> Your instructions: Every line with the word "this" in it should be extracted from the data that follows.
--- Data ---
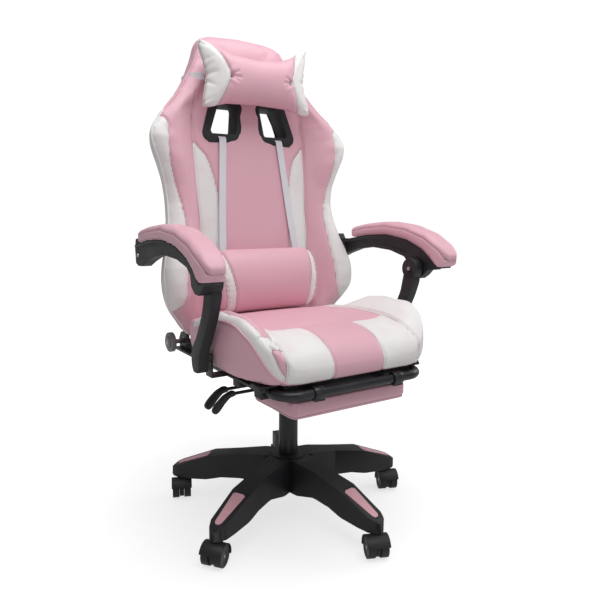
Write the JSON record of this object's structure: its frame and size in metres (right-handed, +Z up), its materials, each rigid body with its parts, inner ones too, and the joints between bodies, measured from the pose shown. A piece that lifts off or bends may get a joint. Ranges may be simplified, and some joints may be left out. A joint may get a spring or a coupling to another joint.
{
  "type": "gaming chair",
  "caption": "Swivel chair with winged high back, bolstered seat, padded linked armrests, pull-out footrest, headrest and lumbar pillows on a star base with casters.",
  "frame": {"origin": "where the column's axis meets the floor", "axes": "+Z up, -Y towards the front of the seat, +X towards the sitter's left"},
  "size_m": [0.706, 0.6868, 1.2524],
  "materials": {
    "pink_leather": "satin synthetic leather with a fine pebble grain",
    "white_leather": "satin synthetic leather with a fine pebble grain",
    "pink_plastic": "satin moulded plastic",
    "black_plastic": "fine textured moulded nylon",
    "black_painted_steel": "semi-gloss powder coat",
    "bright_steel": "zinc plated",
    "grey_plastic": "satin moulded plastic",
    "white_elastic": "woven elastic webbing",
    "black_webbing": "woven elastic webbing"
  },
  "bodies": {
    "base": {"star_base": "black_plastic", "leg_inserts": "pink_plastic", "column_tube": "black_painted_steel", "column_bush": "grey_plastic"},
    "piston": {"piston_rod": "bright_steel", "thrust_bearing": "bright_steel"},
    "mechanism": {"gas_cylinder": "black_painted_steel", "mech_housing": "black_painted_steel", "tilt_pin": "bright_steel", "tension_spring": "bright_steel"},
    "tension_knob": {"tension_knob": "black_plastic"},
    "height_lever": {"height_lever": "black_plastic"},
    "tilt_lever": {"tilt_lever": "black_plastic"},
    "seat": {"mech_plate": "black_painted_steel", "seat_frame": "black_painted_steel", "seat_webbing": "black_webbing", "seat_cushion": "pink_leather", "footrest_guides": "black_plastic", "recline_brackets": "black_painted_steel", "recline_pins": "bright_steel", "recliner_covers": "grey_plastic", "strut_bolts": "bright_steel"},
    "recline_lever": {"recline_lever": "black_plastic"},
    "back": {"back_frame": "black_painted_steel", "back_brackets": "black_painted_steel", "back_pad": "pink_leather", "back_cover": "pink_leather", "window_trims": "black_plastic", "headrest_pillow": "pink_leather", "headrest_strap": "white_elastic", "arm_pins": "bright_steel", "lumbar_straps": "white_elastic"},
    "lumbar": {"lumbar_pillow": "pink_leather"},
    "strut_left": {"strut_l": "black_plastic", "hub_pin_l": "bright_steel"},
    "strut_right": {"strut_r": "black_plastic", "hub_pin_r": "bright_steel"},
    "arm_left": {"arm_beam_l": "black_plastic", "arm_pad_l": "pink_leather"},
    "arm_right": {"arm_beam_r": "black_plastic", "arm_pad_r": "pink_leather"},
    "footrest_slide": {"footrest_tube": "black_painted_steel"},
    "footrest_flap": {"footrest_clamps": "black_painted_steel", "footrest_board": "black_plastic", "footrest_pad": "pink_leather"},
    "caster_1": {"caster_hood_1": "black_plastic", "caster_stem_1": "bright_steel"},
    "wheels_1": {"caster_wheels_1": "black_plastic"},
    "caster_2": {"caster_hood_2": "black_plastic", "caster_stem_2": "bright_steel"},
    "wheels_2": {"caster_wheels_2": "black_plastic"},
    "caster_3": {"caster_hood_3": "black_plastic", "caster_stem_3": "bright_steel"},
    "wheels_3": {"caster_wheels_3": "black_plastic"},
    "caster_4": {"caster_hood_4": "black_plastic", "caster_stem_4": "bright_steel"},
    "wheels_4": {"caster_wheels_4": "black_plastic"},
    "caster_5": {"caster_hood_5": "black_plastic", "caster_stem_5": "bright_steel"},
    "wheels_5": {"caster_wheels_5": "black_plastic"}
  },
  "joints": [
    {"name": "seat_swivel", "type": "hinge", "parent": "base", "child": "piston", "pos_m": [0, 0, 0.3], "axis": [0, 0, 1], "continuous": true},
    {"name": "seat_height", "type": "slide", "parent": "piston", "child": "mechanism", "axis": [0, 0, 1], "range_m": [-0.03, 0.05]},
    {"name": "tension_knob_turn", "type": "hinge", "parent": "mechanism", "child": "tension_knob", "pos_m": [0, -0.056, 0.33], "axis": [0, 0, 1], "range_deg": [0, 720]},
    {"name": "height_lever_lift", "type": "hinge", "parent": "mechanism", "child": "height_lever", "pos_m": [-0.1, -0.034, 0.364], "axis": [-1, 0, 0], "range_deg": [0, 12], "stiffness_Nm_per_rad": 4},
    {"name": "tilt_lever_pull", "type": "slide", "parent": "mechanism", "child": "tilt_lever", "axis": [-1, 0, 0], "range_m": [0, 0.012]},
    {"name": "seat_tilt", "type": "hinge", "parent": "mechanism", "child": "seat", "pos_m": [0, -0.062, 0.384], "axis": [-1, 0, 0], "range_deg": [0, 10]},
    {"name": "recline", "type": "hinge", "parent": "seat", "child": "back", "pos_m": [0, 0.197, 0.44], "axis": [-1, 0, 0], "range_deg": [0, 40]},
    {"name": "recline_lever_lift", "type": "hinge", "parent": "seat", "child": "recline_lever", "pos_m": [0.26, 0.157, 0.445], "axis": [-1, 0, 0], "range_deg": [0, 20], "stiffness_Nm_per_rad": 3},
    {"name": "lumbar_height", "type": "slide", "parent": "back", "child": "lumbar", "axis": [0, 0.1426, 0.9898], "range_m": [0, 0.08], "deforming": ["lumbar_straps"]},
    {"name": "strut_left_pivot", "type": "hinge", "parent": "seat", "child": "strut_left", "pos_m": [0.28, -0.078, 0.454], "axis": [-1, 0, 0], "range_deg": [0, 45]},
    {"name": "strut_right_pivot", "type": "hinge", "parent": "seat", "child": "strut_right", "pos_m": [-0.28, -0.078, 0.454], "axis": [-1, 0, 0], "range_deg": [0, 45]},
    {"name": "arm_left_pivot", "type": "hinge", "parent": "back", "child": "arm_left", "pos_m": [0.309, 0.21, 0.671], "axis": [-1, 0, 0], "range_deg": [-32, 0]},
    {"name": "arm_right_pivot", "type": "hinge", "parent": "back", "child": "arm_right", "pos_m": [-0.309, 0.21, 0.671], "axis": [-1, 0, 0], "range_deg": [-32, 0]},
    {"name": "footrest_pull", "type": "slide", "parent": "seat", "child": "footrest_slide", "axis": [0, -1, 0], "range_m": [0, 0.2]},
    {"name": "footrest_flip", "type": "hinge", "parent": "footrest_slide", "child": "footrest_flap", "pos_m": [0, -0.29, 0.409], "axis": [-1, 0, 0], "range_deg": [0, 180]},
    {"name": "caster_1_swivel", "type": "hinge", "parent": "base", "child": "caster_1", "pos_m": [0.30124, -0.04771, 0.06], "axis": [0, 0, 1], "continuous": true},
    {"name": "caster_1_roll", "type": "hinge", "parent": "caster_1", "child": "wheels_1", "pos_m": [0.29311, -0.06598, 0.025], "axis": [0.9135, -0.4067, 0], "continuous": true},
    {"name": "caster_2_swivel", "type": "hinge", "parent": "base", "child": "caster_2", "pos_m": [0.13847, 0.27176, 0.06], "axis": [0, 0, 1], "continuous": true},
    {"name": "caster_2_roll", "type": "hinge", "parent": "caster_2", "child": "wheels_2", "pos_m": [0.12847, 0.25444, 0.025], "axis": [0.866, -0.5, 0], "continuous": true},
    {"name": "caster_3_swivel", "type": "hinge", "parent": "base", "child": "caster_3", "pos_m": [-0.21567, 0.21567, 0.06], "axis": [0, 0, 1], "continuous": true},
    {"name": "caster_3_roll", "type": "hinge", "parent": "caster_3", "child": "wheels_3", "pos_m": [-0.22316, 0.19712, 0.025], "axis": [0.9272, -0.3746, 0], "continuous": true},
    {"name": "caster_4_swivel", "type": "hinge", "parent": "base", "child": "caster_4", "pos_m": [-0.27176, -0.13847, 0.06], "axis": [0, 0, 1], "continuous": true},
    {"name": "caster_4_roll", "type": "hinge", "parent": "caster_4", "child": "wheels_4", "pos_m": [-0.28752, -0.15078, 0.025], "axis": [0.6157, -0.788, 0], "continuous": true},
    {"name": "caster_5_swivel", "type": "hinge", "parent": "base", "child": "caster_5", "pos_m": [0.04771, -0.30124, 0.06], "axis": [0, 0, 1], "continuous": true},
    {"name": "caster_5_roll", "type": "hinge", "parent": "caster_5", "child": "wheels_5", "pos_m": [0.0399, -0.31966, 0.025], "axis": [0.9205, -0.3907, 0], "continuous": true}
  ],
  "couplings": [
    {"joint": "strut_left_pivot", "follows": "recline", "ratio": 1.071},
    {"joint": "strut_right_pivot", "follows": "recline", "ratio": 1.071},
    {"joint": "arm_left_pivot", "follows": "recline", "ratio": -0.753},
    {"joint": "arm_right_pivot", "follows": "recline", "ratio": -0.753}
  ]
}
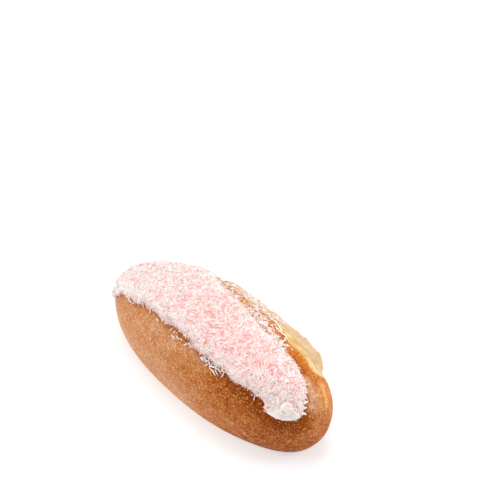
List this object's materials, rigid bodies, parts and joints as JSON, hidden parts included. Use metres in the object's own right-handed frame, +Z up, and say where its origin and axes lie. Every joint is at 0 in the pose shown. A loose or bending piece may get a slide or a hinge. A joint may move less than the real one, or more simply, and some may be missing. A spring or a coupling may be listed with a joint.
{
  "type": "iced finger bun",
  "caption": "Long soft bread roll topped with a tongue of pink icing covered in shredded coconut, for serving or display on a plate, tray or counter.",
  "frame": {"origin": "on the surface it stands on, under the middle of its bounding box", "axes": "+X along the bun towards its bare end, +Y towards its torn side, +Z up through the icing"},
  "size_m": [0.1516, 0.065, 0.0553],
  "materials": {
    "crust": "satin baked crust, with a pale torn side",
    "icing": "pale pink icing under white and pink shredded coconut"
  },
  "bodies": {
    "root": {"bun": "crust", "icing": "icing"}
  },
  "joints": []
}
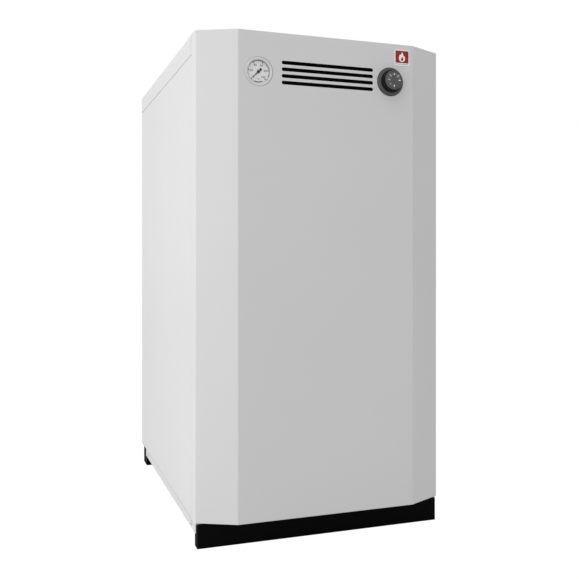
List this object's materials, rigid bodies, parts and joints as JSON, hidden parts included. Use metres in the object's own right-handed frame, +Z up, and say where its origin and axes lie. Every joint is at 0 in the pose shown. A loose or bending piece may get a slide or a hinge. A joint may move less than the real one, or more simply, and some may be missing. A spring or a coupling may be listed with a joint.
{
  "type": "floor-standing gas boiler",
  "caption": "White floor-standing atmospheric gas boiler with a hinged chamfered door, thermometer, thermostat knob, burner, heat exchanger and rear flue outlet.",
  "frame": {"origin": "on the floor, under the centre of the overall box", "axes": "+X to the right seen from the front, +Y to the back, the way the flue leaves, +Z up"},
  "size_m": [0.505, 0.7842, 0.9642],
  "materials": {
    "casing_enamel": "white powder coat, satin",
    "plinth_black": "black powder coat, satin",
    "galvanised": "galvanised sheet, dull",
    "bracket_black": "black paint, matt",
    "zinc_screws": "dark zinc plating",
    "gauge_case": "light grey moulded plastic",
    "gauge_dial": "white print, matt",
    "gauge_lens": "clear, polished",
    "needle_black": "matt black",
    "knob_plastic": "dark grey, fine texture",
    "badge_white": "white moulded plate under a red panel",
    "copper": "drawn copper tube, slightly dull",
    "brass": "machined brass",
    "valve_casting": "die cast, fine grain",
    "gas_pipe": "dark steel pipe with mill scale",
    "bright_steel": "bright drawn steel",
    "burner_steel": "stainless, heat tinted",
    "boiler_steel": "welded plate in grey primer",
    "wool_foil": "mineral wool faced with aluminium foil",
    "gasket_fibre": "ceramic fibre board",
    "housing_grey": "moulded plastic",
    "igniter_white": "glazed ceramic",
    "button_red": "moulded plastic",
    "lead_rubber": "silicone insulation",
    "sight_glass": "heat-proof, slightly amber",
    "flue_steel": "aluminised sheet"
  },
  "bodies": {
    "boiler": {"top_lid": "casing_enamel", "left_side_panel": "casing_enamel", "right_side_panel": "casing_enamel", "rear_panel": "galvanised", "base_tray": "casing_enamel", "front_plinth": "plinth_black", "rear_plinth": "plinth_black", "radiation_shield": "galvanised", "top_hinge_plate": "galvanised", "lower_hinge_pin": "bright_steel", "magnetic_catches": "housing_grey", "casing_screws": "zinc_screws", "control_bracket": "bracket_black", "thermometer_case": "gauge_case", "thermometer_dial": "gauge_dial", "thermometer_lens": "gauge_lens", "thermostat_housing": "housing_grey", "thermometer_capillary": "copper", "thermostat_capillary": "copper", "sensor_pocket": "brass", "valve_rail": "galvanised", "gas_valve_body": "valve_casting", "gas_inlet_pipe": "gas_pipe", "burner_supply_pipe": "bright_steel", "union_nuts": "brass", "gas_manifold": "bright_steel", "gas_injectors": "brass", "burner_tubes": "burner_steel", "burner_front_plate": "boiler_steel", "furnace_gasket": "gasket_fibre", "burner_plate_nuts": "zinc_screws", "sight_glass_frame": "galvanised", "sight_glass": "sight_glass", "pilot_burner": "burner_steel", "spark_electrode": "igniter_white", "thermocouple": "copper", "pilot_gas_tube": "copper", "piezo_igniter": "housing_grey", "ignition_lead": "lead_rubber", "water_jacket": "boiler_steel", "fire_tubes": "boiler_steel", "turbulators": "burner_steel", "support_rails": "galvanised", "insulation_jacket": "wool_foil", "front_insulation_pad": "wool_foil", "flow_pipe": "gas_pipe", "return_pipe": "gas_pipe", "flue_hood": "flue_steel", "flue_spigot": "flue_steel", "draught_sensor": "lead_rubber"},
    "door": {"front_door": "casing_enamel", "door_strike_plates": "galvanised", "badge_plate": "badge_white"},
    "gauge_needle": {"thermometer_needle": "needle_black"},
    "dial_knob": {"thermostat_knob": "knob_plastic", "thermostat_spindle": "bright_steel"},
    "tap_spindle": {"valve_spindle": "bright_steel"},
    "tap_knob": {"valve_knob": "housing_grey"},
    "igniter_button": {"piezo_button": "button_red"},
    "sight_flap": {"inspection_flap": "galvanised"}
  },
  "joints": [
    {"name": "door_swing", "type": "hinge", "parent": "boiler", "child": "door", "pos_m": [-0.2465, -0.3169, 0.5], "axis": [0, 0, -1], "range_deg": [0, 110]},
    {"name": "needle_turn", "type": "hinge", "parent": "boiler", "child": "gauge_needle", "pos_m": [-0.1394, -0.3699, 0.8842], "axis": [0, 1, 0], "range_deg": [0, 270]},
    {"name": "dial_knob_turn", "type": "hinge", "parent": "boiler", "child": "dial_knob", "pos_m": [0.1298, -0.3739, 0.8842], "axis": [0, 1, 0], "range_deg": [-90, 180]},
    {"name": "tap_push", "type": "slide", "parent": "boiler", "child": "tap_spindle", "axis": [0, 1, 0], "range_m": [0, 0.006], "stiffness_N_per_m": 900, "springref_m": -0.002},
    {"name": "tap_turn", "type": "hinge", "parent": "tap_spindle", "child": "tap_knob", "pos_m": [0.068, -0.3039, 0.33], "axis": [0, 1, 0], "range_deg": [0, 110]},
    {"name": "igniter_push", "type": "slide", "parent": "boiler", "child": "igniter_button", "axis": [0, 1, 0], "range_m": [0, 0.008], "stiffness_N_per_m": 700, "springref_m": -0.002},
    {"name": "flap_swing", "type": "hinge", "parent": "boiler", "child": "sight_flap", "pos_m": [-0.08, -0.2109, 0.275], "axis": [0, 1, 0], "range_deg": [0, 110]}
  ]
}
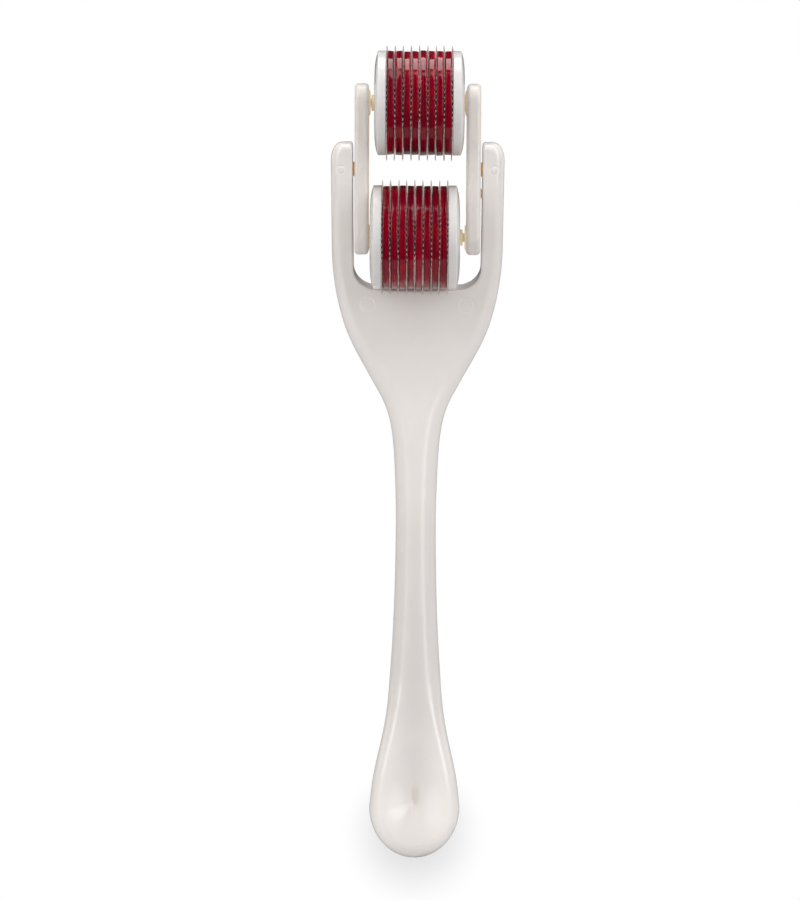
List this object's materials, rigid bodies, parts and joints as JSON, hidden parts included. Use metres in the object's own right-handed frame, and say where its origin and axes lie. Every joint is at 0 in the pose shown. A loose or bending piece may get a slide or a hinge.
---
> Correct output:
Write the JSON record of this object's structure: its frame and size in metres (right-handed, +Z up), its materials, each rigid body with its parts, inner ones too, and the joints between bodies, measured from the pose shown. A piece that lifts off or bends may get a joint. Ranges may be simplified, and some joints may be left out. A joint may get a spring or a coupling to another joint.
List this object's materials, rigid bodies, parts and joints as JSON, hidden parts included. Use metres in the object's own right-handed frame, +Z up, and say where its origin and axes lie. Every joint is at 0 in the pose shown. A loose or bending piece may get a slide or a hinge. A joint may move less than the real one, or more simply, and some may be missing. A spring or a coupling may be listed with a joint.
List this object's materials, rigid bodies, parts and joints as JSON, hidden parts included. Use metres in the object's own right-handed frame, +Z up, and say where its origin and axes lie. Every joint is at 0 in the pose shown. A loose or bending piece may get a slide or a hinge. A joint may move less than the real one, or more simply, and some may be missing. A spring or a coupling may be listed with a joint.
List this object's materials, rigid bodies, parts and joints as JSON, hidden parts included. Use metres in the object's own right-handed frame, and say where its origin and axes lie. Every joint is at 0 in the pose shown. A loose or bending piece may get a slide or a hinge.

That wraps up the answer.